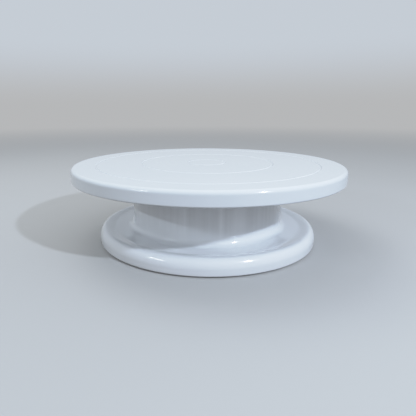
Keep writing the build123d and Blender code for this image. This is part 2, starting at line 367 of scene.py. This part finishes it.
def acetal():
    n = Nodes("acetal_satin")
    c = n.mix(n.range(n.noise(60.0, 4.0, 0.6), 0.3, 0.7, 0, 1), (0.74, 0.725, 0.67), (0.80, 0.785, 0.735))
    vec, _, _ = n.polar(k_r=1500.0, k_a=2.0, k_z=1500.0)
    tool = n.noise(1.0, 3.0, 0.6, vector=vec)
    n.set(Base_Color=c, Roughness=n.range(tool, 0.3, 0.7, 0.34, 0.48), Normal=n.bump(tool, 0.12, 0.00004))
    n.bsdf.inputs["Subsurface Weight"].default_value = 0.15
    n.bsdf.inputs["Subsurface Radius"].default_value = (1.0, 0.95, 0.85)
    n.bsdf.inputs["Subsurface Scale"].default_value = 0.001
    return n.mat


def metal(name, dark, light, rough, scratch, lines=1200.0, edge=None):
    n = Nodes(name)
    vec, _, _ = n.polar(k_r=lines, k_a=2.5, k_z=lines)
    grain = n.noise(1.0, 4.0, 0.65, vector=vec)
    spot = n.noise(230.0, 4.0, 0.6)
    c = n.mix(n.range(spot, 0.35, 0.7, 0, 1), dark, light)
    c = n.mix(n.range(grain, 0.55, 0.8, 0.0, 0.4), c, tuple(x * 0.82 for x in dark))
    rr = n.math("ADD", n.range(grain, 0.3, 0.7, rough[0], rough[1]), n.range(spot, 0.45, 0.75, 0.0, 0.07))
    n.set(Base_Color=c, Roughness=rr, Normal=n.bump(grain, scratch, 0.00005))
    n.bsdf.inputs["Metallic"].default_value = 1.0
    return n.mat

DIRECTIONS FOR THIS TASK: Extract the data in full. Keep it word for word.

TASK ANSWER:
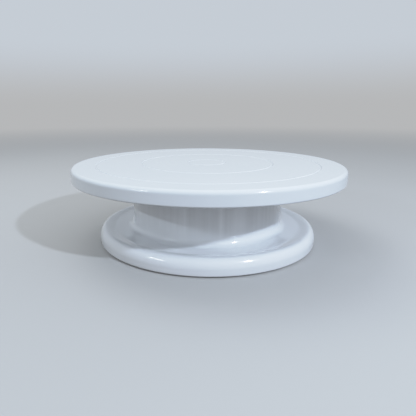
Keep writing the build123d and Blender code for this image. This is part 2, starting at line 367 of scene.py. This part finishes it.
def acetal():
    n = Nodes("acetal_satin")
    c = n.mix(n.range(n.noise(60.0, 4.0, 0.6), 0.3, 0.7, 0, 1), (0.74, 0.725, 0.67), (0.80, 0.785, 0.735))
    vec, _, _ = n.polar(k_r=1500.0, k_a=2.0, k_z=1500.0)
    tool = n.noise(1.0, 3.0, 0.6, vector=vec)
    n.set(Base_Color=c, Roughness=n.range(tool, 0.3, 0.7, 0.34, 0.48), Normal=n.bump(tool, 0.12, 0.00004))
    n.bsdf.inputs["Subsurface Weight"].default_value = 0.15
    n.bsdf.inputs["Subsurface Radius"].default_value = (1.0, 0.95, 0.85)
    n.bsdf.inputs["Subsurface Scale"].default_value = 0.001
    return n.mat


def metal(name, dark, light, rough, scratch, lines=1200.0, edge=None):
    n = Nodes(name)
    vec, _, _ = n.polar(k_r=lines, k_a=2.5, k_z=lines)
    grain = n.noise(1.0, 4.0, 0.65, vector=vec)
    spot = n.noise(230.0, 4.0, 0.6)
    c = n.mix(n.range(spot, 0.35, 0.7, 0, 1), dark, light)
    c = n.mix(n.range(grain, 0.55, 0.8, 0.0, 0.4), c, tuple(x * 0.82 for x in dark))
    rr = n.math("ADD", n.range(grain, 0.3, 0.7, rough[0], rough[1]), n.range(spot, 0.45, 0.75, 0.0, 0.07))
    n.set(Base_Color=c, Roughness=rr, Normal=n.bump(grain, scratch, 0.00005))
    n.bsdf.inputs["Metallic"].default_value = 1.0
    return n.mat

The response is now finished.